Se avete paura che l’intelligenza artificiale possa rubarvi il lavoro allora potete capire bene che cosa può provare un matematico oggi in un mondo basato sugli algoritmi.
La matematica è la disciplina che per prima si è occupata del tema dell’intelligenza artificiale. Partendo dalle intuizioni di Alan Turing all’inizio del secolo scorso, lo sviluppo dell’AI deve molto alle teorie e alla dimostrazioni dei matematici. Pensiamo alla teorie probabilistiche, all’algebra liberare e alla teoria dell’informazione.
Allo stesso tempo la matematica è la disciplina dove l’intelligenza artificiale si applica con maggiore frequenza. D’altronde i numeri sono la materia prima degli algoritmi. La formalizzazione ed i principi della matematica offrono un terreno apparentemente ideale dove l’intelligenza artificiale può esprimere tutta la propria potenza di calcolo. Forse definirlo scontro è eccessivo, ma è vero che la matematica è un ambito privilegiato dove poter osservare il confronto tra umani e intelligenza artificiale.
Se questo è vero, è particolarmente prezioso il contributo di chi come il matematico Junaid Mubenn vive ogni giorno questa sfida. Nel libro L’intelligenza matematica. Cosa abbiamo che le macchine non hanno, edito in Italia da Einaudi, Mubenn propone sette elementi che sembrano distinguere fortemente l’intelligenza matematica degli umani rispetto all’intelligenza artificiale. Lasciamo al lettore il piacere di conoscere nel dettaglio tutti e sette gli elementi ma qui si intende approfondirne due: l’immaginazione e il porsi domande.
Cominciamo dall’immaginazione. L’autore mette in luce un aspetto delle matematica che troppo spesso sottovalutiamo: la sua natura creativa. Molti dei concetti che oggi diamo per scontati, pensiamo allo zero inteso come numero, sono stati inventati per uscire da un dato sistema di regole che si è dimostrato troppo ristretto per spiegare. Se oggi infatti non possiamo immaginare una vita senza lo zero, la sua invenzione ha richiesto uno sforzo di immaginazione. Sforzo che l’AI, per quanto generativa, non sembra poter compiere al momento. Pensare fuori dagli schemi resta ancora una facoltà umana.

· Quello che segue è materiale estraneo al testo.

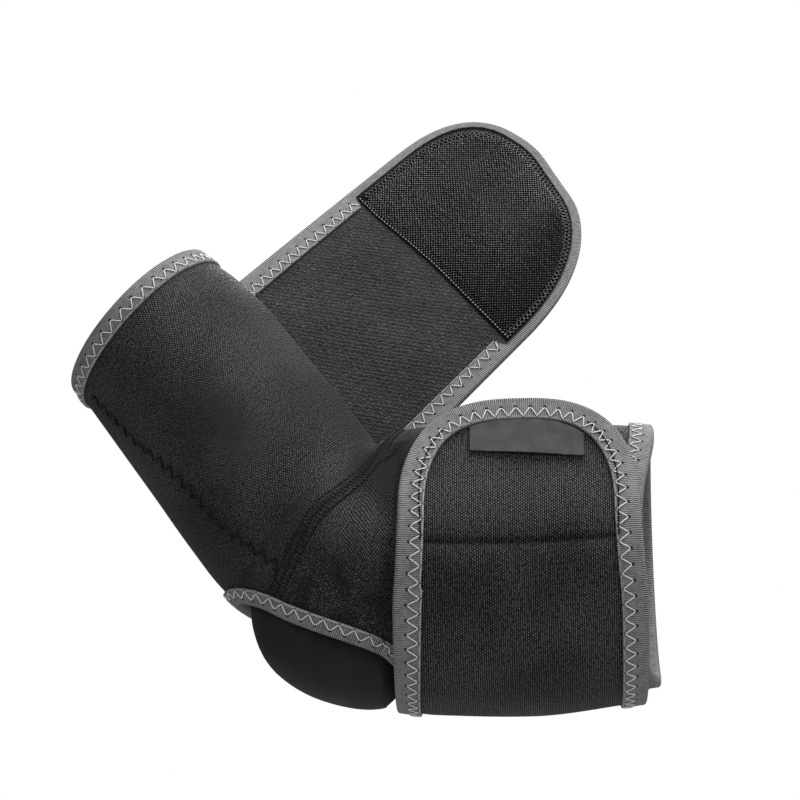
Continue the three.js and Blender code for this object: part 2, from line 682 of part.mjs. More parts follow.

Il secondo punto riguarda la capacità di porsi domande che possono apparire stravaganti ma la cui risposta porta ad un avanzamento scientifico. È il caso della cittadina prussiano di Koenigsberg (città natale di Kant, forse non a caso) dove nel Settecento i cittadini si interrogavano sulla possibilità di visitare le diverse aree della città che è tagliata da due fiumi e connessa da sette ponti passando sui ponti e terreni una e una sola volta soltanto. Non è chiaro che cosa abbia portato la popolazione a discutere di questo rompicapo ma il problema era diventato così famoso che attirò l’attenzione di Eulero, noto matematico del tempo, che nel tentativo di rispondere inventò la teoria dei grafi che per ironia della sorte è oggi alla base dell’intelligenza artificiale. Alla fine Eulero ha dimostrato che il problema era irrisolvibile ma nel farlo ha aperto un nuovo ambito di ricerca matematica. Ecco porsi domande alle quali non siamo in grado di rispondere sembra essere una facoltà umana. La ricerca del limite e le ragioni stesse che portano al suo superamento sembrano interessare gli umani più che le macchine.